Bound to fail? Why CS Amina’s tough exam rules never worked

KCSE results of 3,427 candidates from 44 schools have been cancelled for cheating despite tough rules during the time of the exam.

They were among 53 schools whose results had been withheld pending investigations into suspected cheating. The other 1,275 candidates and nine schools were cleared.

This means the results of 4,702 candidates out of 660,204 that sat the exams had been flagged for possible cheating.

Kenya National Examination Council Chairman George Magoha during the education stakeholder conference at Kenya School of Government in Nairobi on October 15,2018.
Photo/Enos Teche.

Yesterday, Kenya National Examinations Council boss George Magoha said the “painful but necessary” cancellation followed thorough and unbiased investigations to ensure credible and verifiable findings.

“The council applied international best practices in the identification of collusion in the examination by scrutinizing patterns of similar long responses from candidates,” he said.

The cancellation now brings to 3,527 the number of cheating cases in last year’s KCSE exams after 100 others were cancelled on December 21 during the release of the results.

The number is almost thrice the 1,205 results that were canceled in 2017 despite last year’s exams having been touted as the strictest in Kenya’s history.

The affected schools are from 16 counties. These are Machakos, Meru, Isiolo, Turkana, West Pokot, Kericho, Narok, Elgeyo Marakwet, Bungoma, Kisumu, Kisii, Homa Bay, Migori Garissa, Mandera and Wajir.

Speaking while releasing the findings at Knec headquarters in Nairobi, Magoha said affected candidates are free to register for this year’s KCSE before the February 15 deadline.

Magoha said cheating was through collusion.
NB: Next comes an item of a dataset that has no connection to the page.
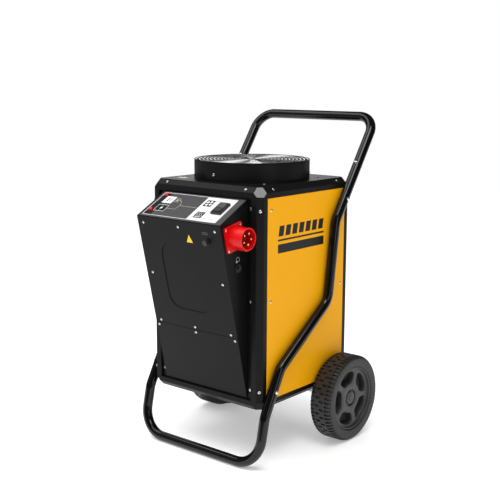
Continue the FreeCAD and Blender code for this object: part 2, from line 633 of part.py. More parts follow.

He said candidates gave identical errors in calculations, identical wording in vocabulary or grammar and identical corrections by candidates in the same exam room.

“Other forms of collusion included cases where a group of candidates had identical readings in science practicals, answers copied from text books and notes or answers were prepared outside the examination room,” Magoha said.

Other candidates gave identical paragraphs in essay questions or answers in practical exams that matched that of their teachers.

The findings, Magoha said, indicted teachers for most of the irregularities while centre managers, supervisors, invigilators and TSC field officers on the ground were found culpable for negligence.